[start Dataset extract]

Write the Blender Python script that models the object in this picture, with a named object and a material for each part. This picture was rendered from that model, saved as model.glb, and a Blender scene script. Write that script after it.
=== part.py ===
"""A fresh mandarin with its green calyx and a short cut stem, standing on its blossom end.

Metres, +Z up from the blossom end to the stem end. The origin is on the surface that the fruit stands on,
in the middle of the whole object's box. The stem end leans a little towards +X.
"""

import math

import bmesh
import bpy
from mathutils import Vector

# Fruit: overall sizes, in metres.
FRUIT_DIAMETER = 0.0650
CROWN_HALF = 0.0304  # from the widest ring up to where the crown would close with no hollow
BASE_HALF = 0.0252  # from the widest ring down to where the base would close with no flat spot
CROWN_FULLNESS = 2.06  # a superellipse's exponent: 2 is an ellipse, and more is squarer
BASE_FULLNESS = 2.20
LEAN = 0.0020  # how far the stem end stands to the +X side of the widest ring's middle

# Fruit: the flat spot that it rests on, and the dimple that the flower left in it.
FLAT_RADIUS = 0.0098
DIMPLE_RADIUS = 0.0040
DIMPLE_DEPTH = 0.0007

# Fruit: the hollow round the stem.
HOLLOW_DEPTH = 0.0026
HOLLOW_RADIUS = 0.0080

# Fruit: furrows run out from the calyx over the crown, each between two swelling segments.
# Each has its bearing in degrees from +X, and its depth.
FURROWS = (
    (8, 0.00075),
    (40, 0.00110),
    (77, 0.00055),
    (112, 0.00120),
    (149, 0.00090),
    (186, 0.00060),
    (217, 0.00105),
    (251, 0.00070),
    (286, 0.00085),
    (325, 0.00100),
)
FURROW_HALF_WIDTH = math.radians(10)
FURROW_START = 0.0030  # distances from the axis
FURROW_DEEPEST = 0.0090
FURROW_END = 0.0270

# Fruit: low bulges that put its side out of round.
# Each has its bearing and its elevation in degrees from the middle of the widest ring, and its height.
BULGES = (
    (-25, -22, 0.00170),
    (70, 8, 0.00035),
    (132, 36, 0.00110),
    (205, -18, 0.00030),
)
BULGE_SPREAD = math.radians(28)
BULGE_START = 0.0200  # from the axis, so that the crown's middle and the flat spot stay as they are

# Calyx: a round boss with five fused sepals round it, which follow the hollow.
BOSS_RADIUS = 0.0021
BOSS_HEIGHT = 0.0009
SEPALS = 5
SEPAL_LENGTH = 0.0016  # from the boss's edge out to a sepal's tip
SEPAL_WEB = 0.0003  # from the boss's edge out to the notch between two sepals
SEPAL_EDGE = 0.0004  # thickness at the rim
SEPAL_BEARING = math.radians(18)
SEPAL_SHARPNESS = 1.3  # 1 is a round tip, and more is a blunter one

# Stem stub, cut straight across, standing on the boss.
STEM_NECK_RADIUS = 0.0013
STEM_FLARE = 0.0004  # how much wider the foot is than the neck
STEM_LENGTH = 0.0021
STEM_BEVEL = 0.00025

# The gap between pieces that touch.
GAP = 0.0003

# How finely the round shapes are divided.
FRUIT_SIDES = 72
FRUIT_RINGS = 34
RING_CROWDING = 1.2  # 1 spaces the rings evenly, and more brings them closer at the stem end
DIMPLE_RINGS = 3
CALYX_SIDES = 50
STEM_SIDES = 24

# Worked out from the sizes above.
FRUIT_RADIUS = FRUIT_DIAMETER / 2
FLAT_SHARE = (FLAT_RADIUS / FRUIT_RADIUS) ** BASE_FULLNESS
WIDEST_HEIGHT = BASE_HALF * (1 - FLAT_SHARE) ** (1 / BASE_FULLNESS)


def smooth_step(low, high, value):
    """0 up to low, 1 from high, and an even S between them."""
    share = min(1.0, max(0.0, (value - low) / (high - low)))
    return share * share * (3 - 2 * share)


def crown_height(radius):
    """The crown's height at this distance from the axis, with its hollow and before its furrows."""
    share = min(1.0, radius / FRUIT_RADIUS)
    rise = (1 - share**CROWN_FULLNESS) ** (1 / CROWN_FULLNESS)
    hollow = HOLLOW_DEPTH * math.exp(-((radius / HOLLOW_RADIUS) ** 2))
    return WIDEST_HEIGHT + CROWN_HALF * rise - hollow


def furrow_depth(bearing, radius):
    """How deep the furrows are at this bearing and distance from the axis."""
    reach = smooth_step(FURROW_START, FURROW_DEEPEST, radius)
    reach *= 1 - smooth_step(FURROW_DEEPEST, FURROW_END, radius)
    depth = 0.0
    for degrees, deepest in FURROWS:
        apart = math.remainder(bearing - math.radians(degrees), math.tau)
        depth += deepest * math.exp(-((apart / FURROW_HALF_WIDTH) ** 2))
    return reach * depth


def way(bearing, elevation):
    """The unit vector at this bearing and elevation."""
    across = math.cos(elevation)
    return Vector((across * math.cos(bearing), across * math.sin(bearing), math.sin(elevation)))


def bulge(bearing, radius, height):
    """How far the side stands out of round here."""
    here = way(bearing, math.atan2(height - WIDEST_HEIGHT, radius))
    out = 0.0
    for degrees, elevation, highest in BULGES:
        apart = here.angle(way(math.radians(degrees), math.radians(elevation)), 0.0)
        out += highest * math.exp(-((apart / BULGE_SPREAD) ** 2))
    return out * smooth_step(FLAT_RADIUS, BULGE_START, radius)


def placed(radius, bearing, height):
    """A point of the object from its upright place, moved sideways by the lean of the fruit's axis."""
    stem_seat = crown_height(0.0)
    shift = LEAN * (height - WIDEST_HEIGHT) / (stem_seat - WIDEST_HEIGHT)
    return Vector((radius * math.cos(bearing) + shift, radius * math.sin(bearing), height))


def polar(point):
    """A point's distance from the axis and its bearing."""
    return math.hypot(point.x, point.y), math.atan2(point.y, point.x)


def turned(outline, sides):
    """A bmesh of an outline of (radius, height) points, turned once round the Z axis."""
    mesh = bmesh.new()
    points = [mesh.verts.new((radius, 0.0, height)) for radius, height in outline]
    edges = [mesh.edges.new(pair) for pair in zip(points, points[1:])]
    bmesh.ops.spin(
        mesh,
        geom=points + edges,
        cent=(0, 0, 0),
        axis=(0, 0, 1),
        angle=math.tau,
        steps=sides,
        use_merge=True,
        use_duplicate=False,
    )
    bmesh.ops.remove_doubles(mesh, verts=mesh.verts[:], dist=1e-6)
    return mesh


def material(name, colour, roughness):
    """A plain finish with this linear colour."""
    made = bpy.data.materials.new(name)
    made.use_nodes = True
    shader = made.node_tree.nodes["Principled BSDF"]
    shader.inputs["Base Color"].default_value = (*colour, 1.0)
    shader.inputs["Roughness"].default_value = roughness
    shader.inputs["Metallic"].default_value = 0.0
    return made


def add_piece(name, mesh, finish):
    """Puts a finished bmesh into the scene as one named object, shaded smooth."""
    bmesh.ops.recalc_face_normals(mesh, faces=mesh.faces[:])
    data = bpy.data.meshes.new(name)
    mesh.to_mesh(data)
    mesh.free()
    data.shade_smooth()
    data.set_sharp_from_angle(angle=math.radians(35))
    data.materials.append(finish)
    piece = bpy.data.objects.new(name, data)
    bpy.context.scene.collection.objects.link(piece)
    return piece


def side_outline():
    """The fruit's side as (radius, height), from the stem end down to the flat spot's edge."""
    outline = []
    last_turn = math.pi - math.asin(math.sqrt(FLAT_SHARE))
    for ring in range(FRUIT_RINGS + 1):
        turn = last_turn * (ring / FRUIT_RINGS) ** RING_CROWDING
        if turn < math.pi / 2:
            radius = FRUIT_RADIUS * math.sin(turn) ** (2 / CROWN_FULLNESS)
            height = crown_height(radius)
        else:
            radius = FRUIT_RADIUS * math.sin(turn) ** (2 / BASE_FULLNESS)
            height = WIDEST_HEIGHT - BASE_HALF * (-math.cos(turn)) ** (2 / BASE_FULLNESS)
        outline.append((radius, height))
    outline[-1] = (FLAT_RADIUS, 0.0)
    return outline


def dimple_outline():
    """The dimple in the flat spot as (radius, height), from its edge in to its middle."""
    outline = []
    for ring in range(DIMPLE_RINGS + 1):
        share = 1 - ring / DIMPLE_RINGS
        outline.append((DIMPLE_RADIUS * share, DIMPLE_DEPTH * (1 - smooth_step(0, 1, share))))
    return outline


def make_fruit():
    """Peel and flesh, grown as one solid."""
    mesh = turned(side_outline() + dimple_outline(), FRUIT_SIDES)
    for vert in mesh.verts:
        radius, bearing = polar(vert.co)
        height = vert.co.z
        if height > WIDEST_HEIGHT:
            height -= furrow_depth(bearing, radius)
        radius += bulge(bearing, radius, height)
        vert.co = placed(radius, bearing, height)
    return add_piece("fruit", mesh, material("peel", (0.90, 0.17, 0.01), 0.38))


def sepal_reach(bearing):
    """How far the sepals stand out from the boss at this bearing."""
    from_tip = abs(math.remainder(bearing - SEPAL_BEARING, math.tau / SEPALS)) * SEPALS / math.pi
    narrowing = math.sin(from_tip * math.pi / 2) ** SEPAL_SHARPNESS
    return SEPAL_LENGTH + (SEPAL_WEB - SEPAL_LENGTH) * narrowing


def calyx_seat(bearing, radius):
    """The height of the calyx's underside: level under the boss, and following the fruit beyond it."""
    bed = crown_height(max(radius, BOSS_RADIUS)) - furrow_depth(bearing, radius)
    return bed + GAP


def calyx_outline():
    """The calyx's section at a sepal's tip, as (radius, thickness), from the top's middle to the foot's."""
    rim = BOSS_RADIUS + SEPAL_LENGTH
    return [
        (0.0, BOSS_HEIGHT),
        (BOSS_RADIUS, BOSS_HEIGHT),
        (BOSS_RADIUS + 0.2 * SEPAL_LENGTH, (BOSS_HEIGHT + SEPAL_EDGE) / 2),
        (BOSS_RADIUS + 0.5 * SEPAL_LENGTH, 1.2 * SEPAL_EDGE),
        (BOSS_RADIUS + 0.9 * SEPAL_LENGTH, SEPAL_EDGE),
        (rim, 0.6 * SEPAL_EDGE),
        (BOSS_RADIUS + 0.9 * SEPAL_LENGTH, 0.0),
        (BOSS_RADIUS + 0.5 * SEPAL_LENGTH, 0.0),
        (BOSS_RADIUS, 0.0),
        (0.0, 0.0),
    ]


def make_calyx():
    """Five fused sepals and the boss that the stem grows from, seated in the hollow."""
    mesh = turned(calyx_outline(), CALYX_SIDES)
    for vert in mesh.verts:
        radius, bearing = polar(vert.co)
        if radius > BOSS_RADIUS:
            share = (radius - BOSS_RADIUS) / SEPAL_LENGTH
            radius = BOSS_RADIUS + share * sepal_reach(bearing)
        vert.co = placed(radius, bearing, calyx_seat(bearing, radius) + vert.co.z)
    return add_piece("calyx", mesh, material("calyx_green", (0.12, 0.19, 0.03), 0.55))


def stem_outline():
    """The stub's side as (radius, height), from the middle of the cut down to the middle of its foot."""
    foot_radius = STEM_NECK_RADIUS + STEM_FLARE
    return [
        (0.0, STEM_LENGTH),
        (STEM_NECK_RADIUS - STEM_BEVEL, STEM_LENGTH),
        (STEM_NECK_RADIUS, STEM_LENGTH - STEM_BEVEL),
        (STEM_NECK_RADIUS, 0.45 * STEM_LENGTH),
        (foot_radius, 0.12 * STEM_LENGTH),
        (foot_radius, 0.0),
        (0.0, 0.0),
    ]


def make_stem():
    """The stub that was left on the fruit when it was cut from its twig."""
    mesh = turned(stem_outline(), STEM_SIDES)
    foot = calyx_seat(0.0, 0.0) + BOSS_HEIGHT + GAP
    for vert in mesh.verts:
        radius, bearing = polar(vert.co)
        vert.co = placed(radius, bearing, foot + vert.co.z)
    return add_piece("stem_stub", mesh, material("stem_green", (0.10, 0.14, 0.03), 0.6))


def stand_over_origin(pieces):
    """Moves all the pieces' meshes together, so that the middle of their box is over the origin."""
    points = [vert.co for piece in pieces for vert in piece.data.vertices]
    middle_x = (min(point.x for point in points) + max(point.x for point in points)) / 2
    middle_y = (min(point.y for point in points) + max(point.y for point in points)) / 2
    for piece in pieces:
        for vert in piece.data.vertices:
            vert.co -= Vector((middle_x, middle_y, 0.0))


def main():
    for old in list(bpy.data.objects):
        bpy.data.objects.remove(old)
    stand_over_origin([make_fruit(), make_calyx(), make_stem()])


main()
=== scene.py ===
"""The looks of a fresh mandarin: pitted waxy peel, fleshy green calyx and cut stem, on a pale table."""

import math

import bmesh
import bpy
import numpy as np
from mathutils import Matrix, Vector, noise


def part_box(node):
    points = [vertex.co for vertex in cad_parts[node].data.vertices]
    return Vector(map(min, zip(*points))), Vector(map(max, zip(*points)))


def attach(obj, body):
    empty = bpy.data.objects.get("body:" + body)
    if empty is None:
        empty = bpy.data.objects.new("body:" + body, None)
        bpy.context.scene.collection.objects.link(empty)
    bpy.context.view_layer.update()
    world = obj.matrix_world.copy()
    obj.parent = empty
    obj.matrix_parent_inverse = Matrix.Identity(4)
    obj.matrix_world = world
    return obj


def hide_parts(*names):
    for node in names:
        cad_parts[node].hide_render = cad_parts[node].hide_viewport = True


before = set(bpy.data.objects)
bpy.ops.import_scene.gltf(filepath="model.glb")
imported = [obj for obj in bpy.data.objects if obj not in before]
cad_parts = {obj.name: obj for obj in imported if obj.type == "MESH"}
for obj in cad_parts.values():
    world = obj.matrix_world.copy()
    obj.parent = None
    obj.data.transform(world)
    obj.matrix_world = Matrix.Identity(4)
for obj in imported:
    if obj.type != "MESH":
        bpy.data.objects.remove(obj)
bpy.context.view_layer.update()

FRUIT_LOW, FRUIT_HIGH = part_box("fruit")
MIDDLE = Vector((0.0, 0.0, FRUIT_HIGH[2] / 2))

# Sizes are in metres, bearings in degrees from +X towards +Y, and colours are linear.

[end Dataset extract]

Given task: Reproduce only the lines running from the one with "zip(*points))), Vector(map(max, zip(*points)))" through the final line of the listing above, both ends included.

Correct response:
    return Vector(map(min, zip(*points))), Vector(map(max, zip(*points)))


def attach(obj, body):
    empty = bpy.data.objects.get("body:" + body)
    if empty is None:
        empty = bpy.data.objects.new("body:" + body, None)
        bpy.context.scene.collection.objects.link(empty)
    bpy.context.view_layer.update()
    world = obj.matrix_world.copy()
    obj.parent = empty
    obj.matrix_parent_inverse = Matrix.Identity(4)
    obj.matrix_world = world
    return obj


def hide_parts(*names):
    for node in names:
        cad_parts[node].hide_render = cad_parts[node].hide_viewport = True


before = set(bpy.data.objects)
bpy.ops.import_scene.gltf(filepath="model.glb")
imported = [obj for obj in bpy.data.objects if obj not in before]
cad_parts = {obj.name: obj for obj in imported if obj.type == "MESH"}
for obj in cad_parts.values():
    world = obj.matrix_world.copy()
    obj.parent = None
    obj.data.transform(world)
    obj.matrix_world = Matrix.Identity(4)
for obj in imported:
    if obj.type != "MESH":
        bpy.data.objects.remove(obj)
bpy.context.view_layer.update()

FRUIT_LOW, FRUIT_HIGH = part_box("fruit")
MIDDLE = Vector((0.0, 0.0, FRUIT_HIGH[2] / 2))

# Sizes are in metres, bearings in degrees from +X towards +Y, and colours are linear.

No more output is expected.